→ Written problem:
Go through the listing and copy every line word for word.

────

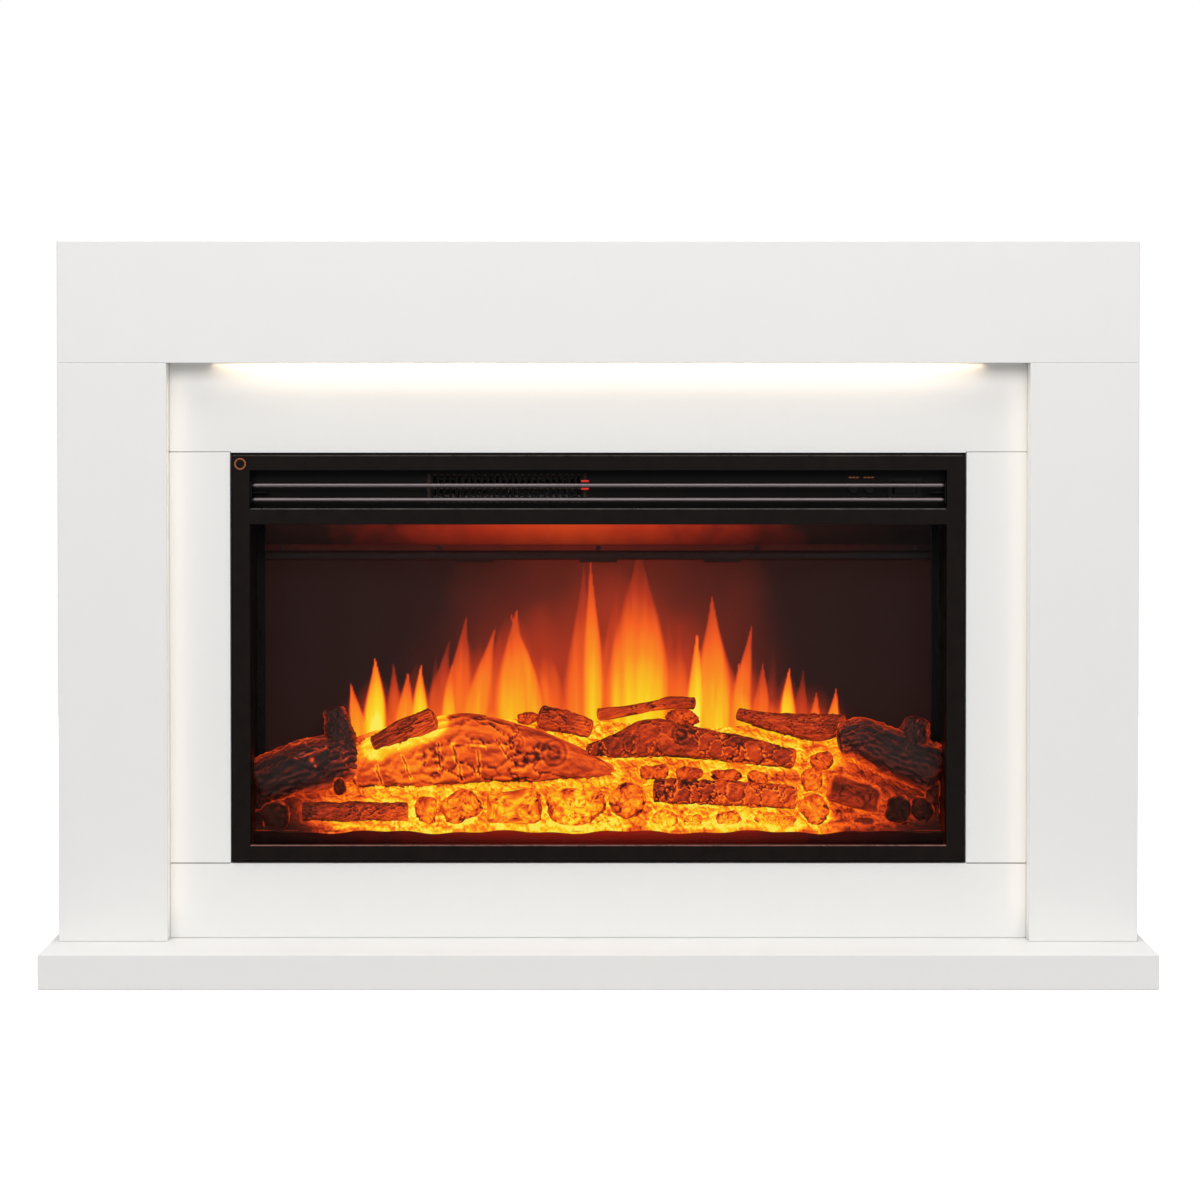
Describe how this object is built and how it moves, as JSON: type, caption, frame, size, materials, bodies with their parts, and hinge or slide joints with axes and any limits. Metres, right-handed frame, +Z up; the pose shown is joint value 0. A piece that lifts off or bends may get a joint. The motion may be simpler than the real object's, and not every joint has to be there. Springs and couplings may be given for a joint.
{
  "type": "electric fireplace",
  "caption": "Freestanding white board surround with a black inset electric fire: glass window, moulded log bed, lit flame screen, fan heater behind louvre rails and mantel downlight.",
  "frame": {"origin": "middle of the floor footprint, at floor level", "axes": "+X along the width to the right seen from the front, +Y towards the wall, +Z up; the front faces -Y"},
  "size_m": [1.26, 0.31, 0.845],
  "materials": {
    "white_board": "satin lacquer on fibreboard",
    "zinc_steel": "zinc plated",
    "led_aluminium": "anodised",
    "led_board": "white board",
    "led_diffuser": "frosted, lit warm white",
    "trim_black": "fine textured powder coat",
    "rail_steel": "satin pewter",
    "inner_black": "matt black",
    "heater_fins": "bare, heat toned",
    "case_steel": "galvanised sheet",
    "impeller_aluminium": "pressed",
    "motor_steel": "satin",
    "button_plastic": "satin",
    "switch_plastic": "semi gloss",
    "circuit_board": "solder mask",
    "window_glass": "clear",
    "flame_screen": "smoked, lit from behind",
    "embers": "rough, lit from inside",
    "charred_log": "rough, charred",
    "bark_log": "rough cracked bark",
    "spinner_foil": "bright foil",
    "gland_plastic": "nylon"
  },
  "bodies": {
    "surround": {"plinth_top": "white_board", "plinth_front": "white_board", "plinth_ends": "white_board", "plinth_rear_rail": "white_board", "left_leg_front": "white_board", "left_leg_sides": "white_board", "right_leg_front": "white_board", "right_leg_sides": "white_board", "mantel_top": "white_board", "mantel_front": "white_board", "mantel_ends": "white_board", "mantel_underside": "white_board", "mantel_rear_rail": "white_board", "led_channel": "led_aluminium", "led_strip": "led_board", "led_diffuser": "led_diffuser", "header_panel": "white_board", "left_infill_panel": "white_board", "right_infill_panel": "white_board", "footer_panel": "white_board", "support_shelf": "white_board", "wall_brackets": "zinc_steel", "assembly_screws": "zinc_steel", "case_screws": "zinc_steel", "trim_frame": "trim_black", "louvre_rails": "rail_steel", "rail_brackets": "inner_black", "control_fascia": "inner_black", "outlet_grille": "inner_black", "heater_element": "heater_fins", "fan_housing": "case_steel", "fan_motor": "motor_steel", "switch_body": "switch_plastic", "control_board": "circuit_board", "light_boards": "circuit_board", "glass_pane": "window_glass", "case_floor": "case_steel", "case_sides": "case_steel", "case_top": "case_steel", "case_rear_cover": "case_steel", "heater_shelf": "case_steel", "side_liners": "inner_black", "screen_rail": "inner_black", "flame_screen": "flame_screen", "bed_tray": "inner_black", "ember_bed": "embers", "left_charred_log": "charred_log", "right_charred_log": "charred_log", "left_main_log": "bark_log", "right_main_log": "bark_log", "upper_logs": "bark_log", "front_logs": "bark_log", "coals": "embers", "spinner_drive": "motor_steel", "mains_gland": "gland_plastic"},
    "fan_rotor": {"fan_impeller": "impeller_aluminium"},
    "spinner": {"flame_spinner": "spinner_foil"},
    "heat_button": {"heat_button": "button_plastic"},
    "flame_button": {"flame_button": "button_plastic"},
    "rocker": {"power_rocker": "switch_plastic"}
  },
  "joints": [
    {"name": "fan_spin", "type": "hinge", "parent": "surround", "child": "fan_rotor", "pos_m": [-0.106, 0.062, 0.5605], "axis": [1, 0, 0], "continuous": true},
    {"name": "spinner_turn", "type": "hinge", "parent": "surround", "child": "spinner", "pos_m": [0, 0.096, 0.2], "axis": [1, 0, 0], "continuous": true},
    {"name": "heat_press", "type": "slide", "parent": "surround", "child": "heat_button", "axis": [0, 1, 0], "range_m": [0, 0.0015], "stiffness_N_per_m": 600},
    {"name": "flame_press", "type": "slide", "parent": "surround", "child": "flame_button", "axis": [0, 1, 0], "range_m": [0, 0.0015], "stiffness_N_per_m": 600},
    {"name": "power_rock", "type": "hinge", "parent": "surround", "child": "rocker", "pos_m": [0.355, -0.0125, 0.561], "axis": [0, 0, 1], "range_deg": [-16, 0]}
  ]
}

────

→ Full answer:
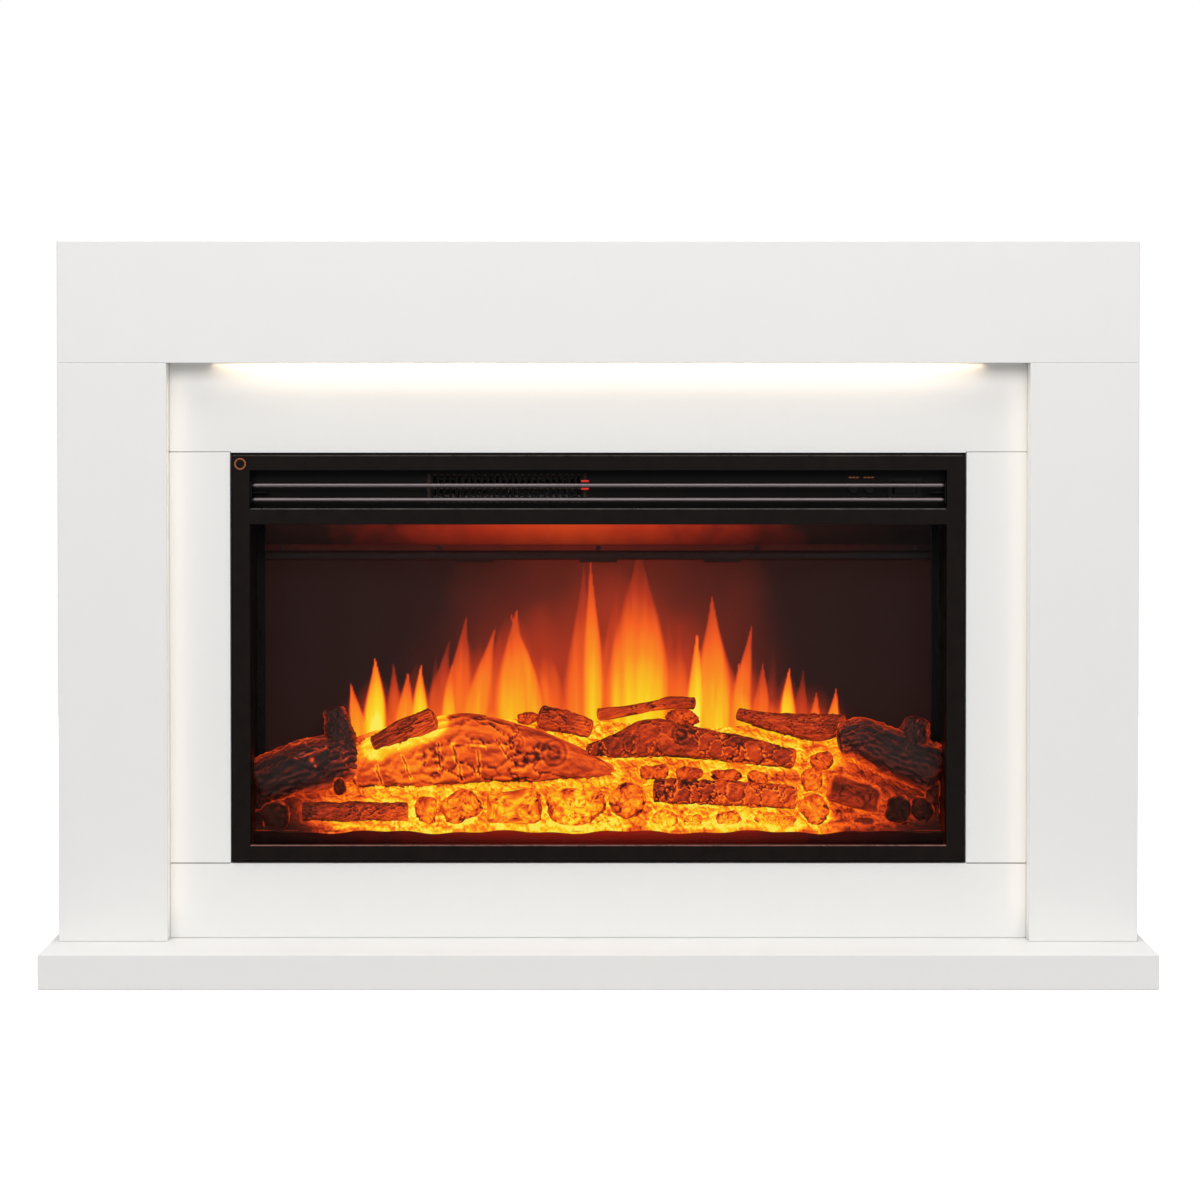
Describe how this object is built and how it moves, as JSON: type, caption, frame, size, materials, bodies with their parts, and hinge or slide joints with axes and any limits. Metres, right-handed frame, +Z up; the pose shown is joint value 0. A piece that lifts off or bends may get a joint. The motion may be simpler than the real object's, and not every joint has to be there. Springs and couplings may be given for a joint.
{
  "type": "electric fireplace",
  "caption": "Freestanding white board surround with a black inset electric fire: glass window, moulded log bed, lit flame screen, fan heater behind louvre rails and mantel downlight.",
  "frame": {"origin": "middle of the floor footprint, at floor level", "axes": "+X along the width to the right seen from the front, +Y towards the wall, +Z up; the front faces -Y"},
  "size_m": [1.26, 0.31, 0.845],
  "materials": {
    "white_board": "satin lacquer on fibreboard",
    "zinc_steel": "zinc plated",
    "led_aluminium": "anodised",
    "led_board": "white board",
    "led_diffuser": "frosted, lit warm white",
    "trim_black": "fine textured powder coat",
    "rail_steel": "satin pewter",
    "inner_black": "matt black",
    "heater_fins": "bare, heat toned",
    "case_steel": "galvanised sheet",
    "impeller_aluminium": "pressed",
    "motor_steel": "satin",
    "button_plastic": "satin",
    "switch_plastic": "semi gloss",
    "circuit_board": "solder mask",
    "window_glass": "clear",
    "flame_screen": "smoked, lit from behind",
    "embers": "rough, lit from inside",
    "charred_log": "rough, charred",
    "bark_log": "rough cracked bark",
    "spinner_foil": "bright foil",
    "gland_plastic": "nylon"
  },
  "bodies": {
    "surround": {"plinth_top": "white_board", "plinth_front": "white_board", "plinth_ends": "white_board", "plinth_rear_rail": "white_board", "left_leg_front": "white_board", "left_leg_sides": "white_board", "right_leg_front": "white_board", "right_leg_sides": "white_board", "mantel_top": "white_board", "mantel_front": "white_board", "mantel_ends": "white_board", "mantel_underside": "white_board", "mantel_rear_rail": "white_board", "led_channel": "led_aluminium", "led_strip": "led_board", "led_diffuser": "led_diffuser", "header_panel": "white_board", "left_infill_panel": "white_board", "right_infill_panel": "white_board", "footer_panel": "white_board", "support_shelf": "white_board", "wall_brackets": "zinc_steel", "assembly_screws": "zinc_steel", "case_screws": "zinc_steel", "trim_frame": "trim_black", "louvre_rails": "rail_steel", "rail_brackets": "inner_black", "control_fascia": "inner_black", "outlet_grille": "inner_black", "heater_element": "heater_fins", "fan_housing": "case_steel", "fan_motor": "motor_steel", "switch_body": "switch_plastic", "control_board": "circuit_board", "light_boards": "circuit_board", "glass_pane": "window_glass", "case_floor": "case_steel", "case_sides": "case_steel", "case_top": "case_steel", "case_rear_cover": "case_steel", "heater_shelf": "case_steel", "side_liners": "inner_black", "screen_rail": "inner_black", "flame_screen": "flame_screen", "bed_tray": "inner_black", "ember_bed": "embers", "left_charred_log": "charred_log", "right_charred_log": "charred_log", "left_main_log": "bark_log", "right_main_log": "bark_log", "upper_logs": "bark_log", "front_logs": "bark_log", "coals": "embers", "spinner_drive": "motor_steel", "mains_gland": "gland_plastic"},
    "fan_rotor": {"fan_impeller": "impeller_aluminium"},
    "spinner": {"flame_spinner": "spinner_foil"},
    "heat_button": {"heat_button": "button_plastic"},
    "flame_button": {"flame_button": "button_plastic"},
    "rocker": {"power_rocker": "switch_plastic"}
  },
  "joints": [
    {"name": "fan_spin", "type": "hinge", "parent": "surround", "child": "fan_rotor", "pos_m": [-0.106, 0.062, 0.5605], "axis": [1, 0, 0], "continuous": true},
    {"name": "spinner_turn", "type": "hinge", "parent": "surround", "child": "spinner", "pos_m": [0, 0.096, 0.2], "axis": [1, 0, 0], "continuous": true},
    {"name": "heat_press", "type": "slide", "parent": "surround", "child": "heat_button", "axis": [0, 1, 0], "range_m": [0, 0.0015], "stiffness_N_per_m": 600},
    {"name": "flame_press", "type": "slide", "parent": "surround", "child": "flame_button", "axis": [0, 1, 0], "range_m": [0, 0.0015], "stiffness_N_per_m": 600},
    {"name": "power_rock", "type": "hinge", "parent": "surround", "child": "rocker", "pos_m": [0.355, -0.0125, 0.561], "axis": [0, 0, 1], "range_deg": [-16, 0]}
  ]
}